My first book, Ghost Whispers, was a collection of local hauntings and spooky legends from my home town in Illinois. With that one, yes, there was a lot of research. Tramping through overgrown cemeteries, trying to find a particular headstone or epitaph. Sitting for hours if not days on end, tediously running down various leads and events in the Genealogy and History rooms of libraries. But with my novel it was minimal research, fun stuff like witchcraft, and fallen angels, snippets of foreign languages and customs. Most of the research was regarding the so-called Black Hawk War, the American Indian massacre of 1832.
- Facebook or Twitter?
Facebook. I’m not on Twitter yet. But then, I come from the old Myspace school of outdated social networks. It usually takes me a while to catch up with whatever’s trending.

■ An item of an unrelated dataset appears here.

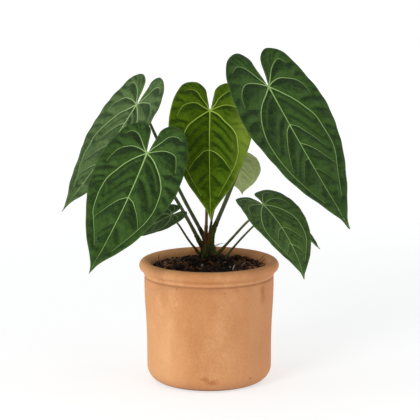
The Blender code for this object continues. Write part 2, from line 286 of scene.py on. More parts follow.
def smoothPath(points, steps):
    points = np.asarray(points, dtype=float)
    ends = np.vstack([2 * points[0] - points[1], points, 2 * points[-1] - points[-2]])
    path = []
    for a, b, c, d in zip(ends, ends[1:], ends[2:], ends[3:]):
        before, here, after = (np.linalg.norm(q - p) ** 0.5 for p, q in ((a, b), (b, c), (c, d)))
        leave = here * ((b - a) / before - (c - a) / (before + here)) + (c - b)
        reach = here * ((d - c) / after - (d - b) / (here + after)) + (c - b)
        for i in range(steps):
            t = i / steps
            bend = (t**3 - 2 * t**2 + t) * leave + (t**3 - t**2) * reach
            path.append((2 * t**3 - 3 * t**2 + 1) * b + (3 * t**2 - 2 * t**3) * c + bend)
    return np.array(path + [points[-1]])


def evenPath(points, spacing):
    points = np.asarray(points, dtype=float)
    length = np.concatenate([[0], np.cumsum(np.linalg.norm(np.diff(points, axis=0), axis=1))])
    stops = np.linspace(0, length[-1], max(4, int(length[-1] / spacing) + 1))
    return np.stack([np.interp(stops, length, points[:, k]) for k in range(points.shape[1])], axis=1)


# Camera at the photograph's angle, and the studio

studio = {
    "cameraPlace": (0.001, -2.1018, 0.5636),
    "cameraDip": 10.2,
    "focalLength": 171.43,
    "floorColour": (0.5, 0.5, 0.497),
    "floorGlow": (0.61, 0.785),       # near the pot, where the lamps reach, and far away
    "floorGlowReach": (0.3, 1.9),
    # place, power and size of each lamp
    "lamps": {
        "keySoftbox": ((-1.25, -1.92, 0.95), 28.0, 0.8),
        "fillSoftbox": ((1.7, -1.4, 0.8), 9.0, 1.6),
        "topSoftbox": ((-0.4, 0.7, 2.3), 4.0, 1.8),
        "edgeSoftbox": ((2.1, 0.25, 0.6), 9.0, 0.9),
        "sideSoftbox": ((-2.3, -0.3, 0.55), 14.0, 1.2),
    },
    "lampAim": (0, 0, 0.2),
    "skyColour": (0.95, 0.97, 1.0, 1),
    "skyStrength": 0.45,
    "floorReach": 30, "floorDrop": 0.0002,
}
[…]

13. What really pisses you off about writing?
Losing so much time to the networking and self-promoting, time that could be spent actually writing. It’s the world we live in today, I understand that, but still. Also, this constant struggle to obtain reviews. You give out 30 or 40 free copies of your work to people, hard copy versions and electronic book versions, and you hear almost nothing back from them? I’m not talking about the paying public now, readers who purchase your book and are free to either review it or not review it as they so choose . . . hell, I’m guilty of that myself. But these are 30 or 40 individuals who expressly agree to read the books given to them gratis and to leave reviews on Amazon. Then you get maybe 3 or 4 reviews that trickle in over the next ten months, because the others can’t take two minutes and write the review they agreed to. I mean, what’s up with that? Seriously, let me go down to the bakery on the corner and stand around all day and eat 30 or 40 of their donuts, and afterward maybe I’ll pay up for 3 or 4 of them. Or instead I might just promise to stop a few strangers on my way home and maybe tell them about those delicious donuts at the corner bakery. Then I might not even do that. I know that’s not the best analogy, but you get the idea. Unbelievable! And now I’m hungry for donuts.